The government’s decision to shelve the extension was simply a pragmatic one. Its Bill calling for an extension to 42 days’ detention without charge only scraped through the House of Commons in June this year thanks to the support of nine Democratic Unionist MPs: bigots from Northern Ireland that no self-respecting government should cuddle up to. New Labour’s whips in the House of Commons believed that if the measure went to a vote in the House again, it could well be defeated. Furthermore, even if the Bill did get through the Commons, the unelected House of Lords could continue to block it for up to a year before the Parliament Act could be used to force the law through; this would have delayed all the other measures in the Bill. The government scrapped the 42-days proposal in order to avoid embarrassment in the Commons and a potential delay by the Lords.

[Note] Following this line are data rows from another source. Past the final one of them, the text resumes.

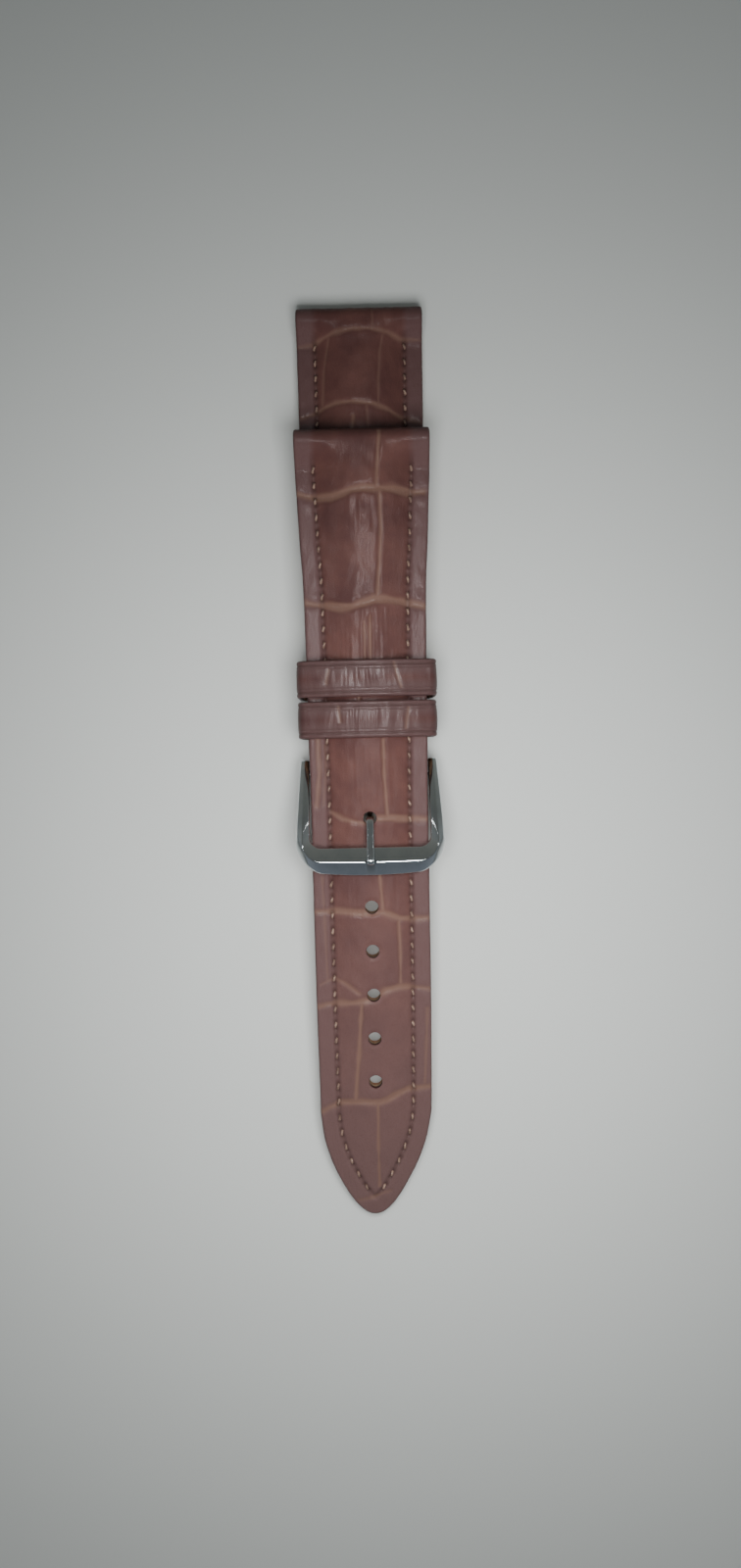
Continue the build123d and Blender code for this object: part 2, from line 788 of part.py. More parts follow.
coil_radius = bore_radius - pivot_clearance - spring_wire_half
coil_length = 2 * (shank_end_x - spring_wire_half)
coil_start = (-coil_length / 2, hinge_y, hinge_z)
with BuildPart() as spring:
    with BuildLine() as spring_line:
        Helix(coil_length / spring_turns, coil_length, coil_radius, center=coil_start, direction=(1, 0, 0))
    with BuildSketch(Plane(spring_line.line @ 0, x_dir=(0, 0, 1), z_dir=spring_line.line % 0)):
        Rectangle(2 * spring_wire_half, 2 * spring_wire_half)
    sweep(is_frenet=True)
spring.part.label = "spring_bar_spring"

finished = (
    short_upper.part,
    short_filler.part,
    short_reinforcement.part,
    short_lining.part,
    short_thread.part,
    long_upper.part,
    long_filler.part,
    long_reinforcement.part,
    long_lining.part,
    long_thread.part,
    tongue.part,
    frame.part,
    barrel.part,
    spring.part,
    left_tip,
    right_tip,
)
for piece in finished:
    export_step(piece, f"parts/{piece.label}.step")

coil_gap = coil_length / spring_turns - 2 * spring_wire_half
print("least gap between the spring's turns:", coil_gap)
print("hinge at", hinge_y, hinge_z, "bend centre at", arc_centre_y, arc_centre_z)
print("hole step, degrees:", degrees(hole_step))
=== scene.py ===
import bpy
import bmesh
import json
import math
import numpy as np
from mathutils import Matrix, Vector


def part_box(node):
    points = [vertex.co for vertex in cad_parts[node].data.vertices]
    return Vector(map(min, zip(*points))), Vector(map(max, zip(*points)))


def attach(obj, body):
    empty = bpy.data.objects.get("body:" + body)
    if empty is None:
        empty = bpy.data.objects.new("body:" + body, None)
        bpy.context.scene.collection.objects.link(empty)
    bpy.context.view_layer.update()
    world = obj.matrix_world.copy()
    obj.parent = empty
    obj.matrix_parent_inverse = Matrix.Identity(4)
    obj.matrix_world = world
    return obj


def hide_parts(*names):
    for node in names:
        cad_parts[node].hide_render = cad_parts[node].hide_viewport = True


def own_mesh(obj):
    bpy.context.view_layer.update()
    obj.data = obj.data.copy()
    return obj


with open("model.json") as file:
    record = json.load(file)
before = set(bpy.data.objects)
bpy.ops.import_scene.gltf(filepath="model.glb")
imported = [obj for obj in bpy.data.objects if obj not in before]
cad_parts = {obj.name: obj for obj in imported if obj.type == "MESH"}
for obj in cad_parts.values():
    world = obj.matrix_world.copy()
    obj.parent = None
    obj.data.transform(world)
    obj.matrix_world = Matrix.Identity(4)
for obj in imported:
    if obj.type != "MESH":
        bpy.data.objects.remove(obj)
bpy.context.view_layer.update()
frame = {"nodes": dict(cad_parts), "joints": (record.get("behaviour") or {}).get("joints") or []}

MM = 0.001

# Places taken from the frame: the buckle's hinge and the centre of the strap's gentle bend
JOINTS = {joint["name"]: joint for joint in frame["joints"]}
HINGE = [value / MM for value in JOINTS["buckle_fold"]["pos_m"]]
BEND_CENTRE = [value / MM for value in JOINTS["long_strap_slide"]["pos_m"]]
HINGE_LOOP = 1.8
BEND_RADIUS = math.hypot(HINGE[1] - BEND_CENTRE[1], HINGE[2] - BEND_CENTRE[2]) - HINGE_LOOP

# The photograph's frame and the camera that took it, in pixels and millimetres
PHOTO_SIZE = (756, 1600)
PHOTO_FOV = math.radians(67.3)
CAMERA_HEIGHT = 191.8
CAMERA_AT = (0.22, HINGE[1] - 1.68)
CAMERA_ROLL = math.radians(-1.29)

# Distances along the strap from the hinge, positive towards the lug ends
SHORT_END = 75.0
LONG_END = 54.0
TIP = -71.0
TIP_LENGTH = 17.0
TIP_LEAN = 0.45
LUG_RING = 2.0
LUG_BORE = 1.0
LUG_RAMP = 4.8
HINGE_RAMP = 5.0
BARREL = 0.87

# Heights over a strap's back
LINING = 0.7
STIFFENER = 1.0
SLAB = 2.0
LONG_BACK = 4.3
LAYER_GAP = 0.01

# Heights of the faces that the grooves were read off, over the short strap's back
SHORT_TOP = 3.3
LONG_TOP = LONG_BACK + 2.9

# Edges, stitching and holes
EDGE_ROUND = 0.42
SEAM_INSET = 2.9
SEAM_START = 4.5
SEAM_LOW_GAP = 6.0
SEAM_FADE = 0.4
SEAM_DEPTH = 0.22
SEAM_SPREAD = 0.42
PIT_DEPTH = 0.17
PIT_SPREAD = 0.3
CROWN_INSET = 3.4
CROWN_POWERS = (2.6, 1.25)
FIRST_STITCH = 1.8
STITCH_PITCH = 2.5
STITCH_LENGTH = 1.1
THREAD_RADIUS = 0.16
THREAD_RISE = 0.13
THREAD_DIVE = 0.5
PLY_DEPTH = 0.13
PLY_TWIST = 2.6
HOLE_RADIUS = 1.05
HOLE_PITCH = 7.0
HOLE_COUNT = 7
FIRST_HOLE = -7.0
HOLE_DIP = 0.09
HOLE_DIP_SPREAD = 0.35
TONGUE_DENT = 0.52
# Where the tongue's dent in the lining sets in and fades, from the first hole
DENT_START, DENT_END = (-1.2, -0.4), (1.6, 3.6)

# Waves, grain and wrinkles of the leather's face
RIPPLE_WAVES = 9
WAVE_DEPTH = 0.02
GRAIN_DEPTH = 0.006
LINING_WAVE_DEPTH = 0.012
WRINKLE_HALF = 4.5

# Crocodile grooves: how their width wanders, and how much weaker they are on the flat bands
GROOVE_DEPTH = 0.16
SHOULDER = 0.035
GROOVE_WANDER = 0.22
BAND_FADE = 0.3
KEEPER_GROOVE_SPREAD = 0.26

# Keepers: length, places from the hinge, the space inside them and their relief
KEEPER_LENGTH = 5.7
KEEPER_INNER_HALF = 9.7
KEEPER_CORNER = 0.45
KEEPER_LINING = 0.4
KEEPER_LINING_INSET = 0.08
KEEPER_BAND = 1.1
KEEPER_CLEARANCE = 0.3
KEEPER_CREST_AT = 27.7
KEEPER_EDGE = 0.28
KEEPER_DOME = 0.1
KEEPER_GROOVE_DEPTH = 0.13
# Depths of a keeper's waves, grain and wrinkles
KEEPER_RIPPLES = (0.03, 0.008, 0.04)
FIXED_KEEPER = 8.55
FLOATING_KEEPER = 14.85
KEEPER_ROWS = 300
# Creases along a keeper's edges: distance inward, width and strength, which sets both their depth and their
# painted shade
KEEPER_CREASES = ((0.75, 0.17, 1.0), (1.25, 0.12, 0.5))
KEEPER_STITCH_OFFSET = 2.5
KEEPER_STITCH_LENGTH = 2.4
KEEPER_THREAD_RADIUS = 0.17

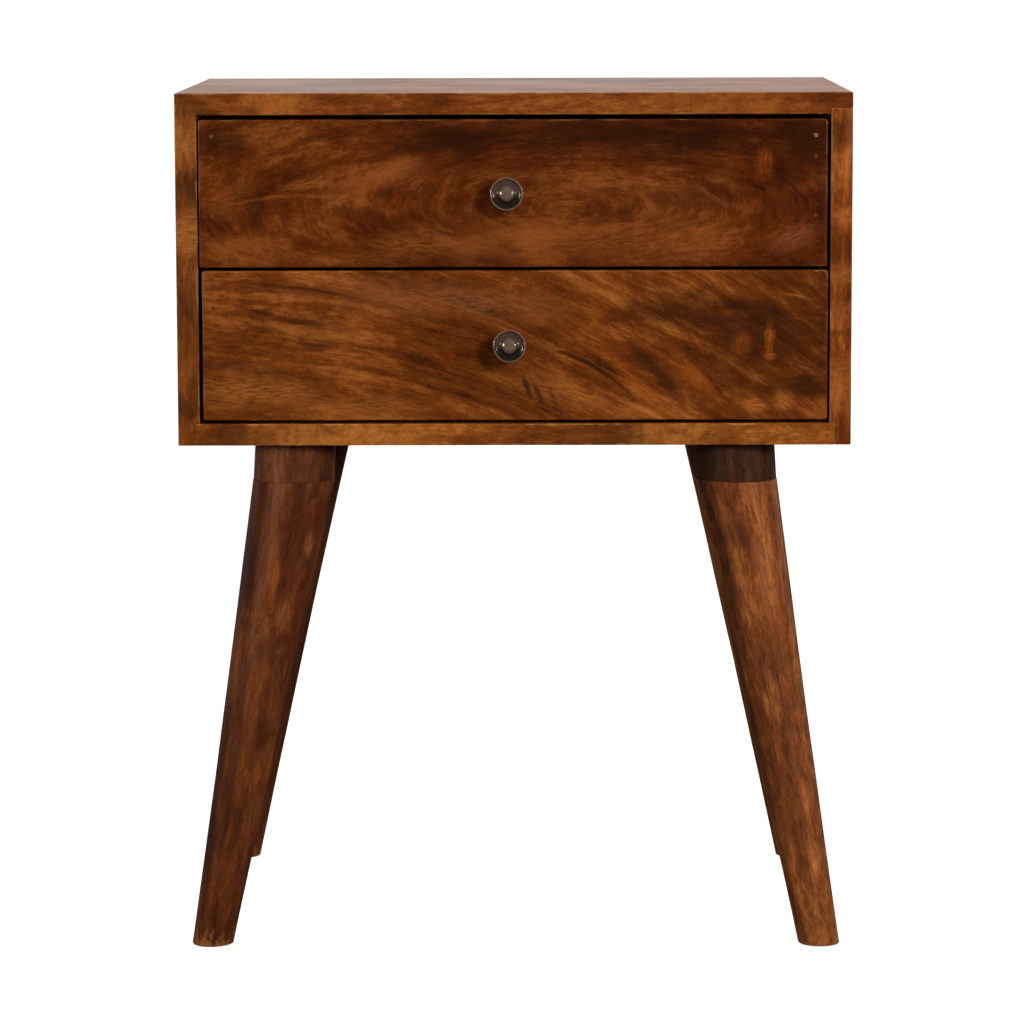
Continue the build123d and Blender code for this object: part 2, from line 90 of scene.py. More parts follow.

However, parliamentary calculation was not the only reason for a change of mind. There was also opposition to aspects of the Bill from those who should have been its keenest supporters: the police. In an article in The Times (London) a week before the Lords’ vote, Andy Hayman – until recently Britain’s most senior anti-terrorism officer – declared his support for the principle of 42 days’ detention while denouncing the proposed mechanism by which it would be put into effect: ‘[T]he government’s current proposals are not fit for purpose: they are bureaucratic, convoluted and unworkable. The draftsman’s pen has introduced so many hoops to be jumped through that a police case for detaining a terror suspect will become part of the political game.’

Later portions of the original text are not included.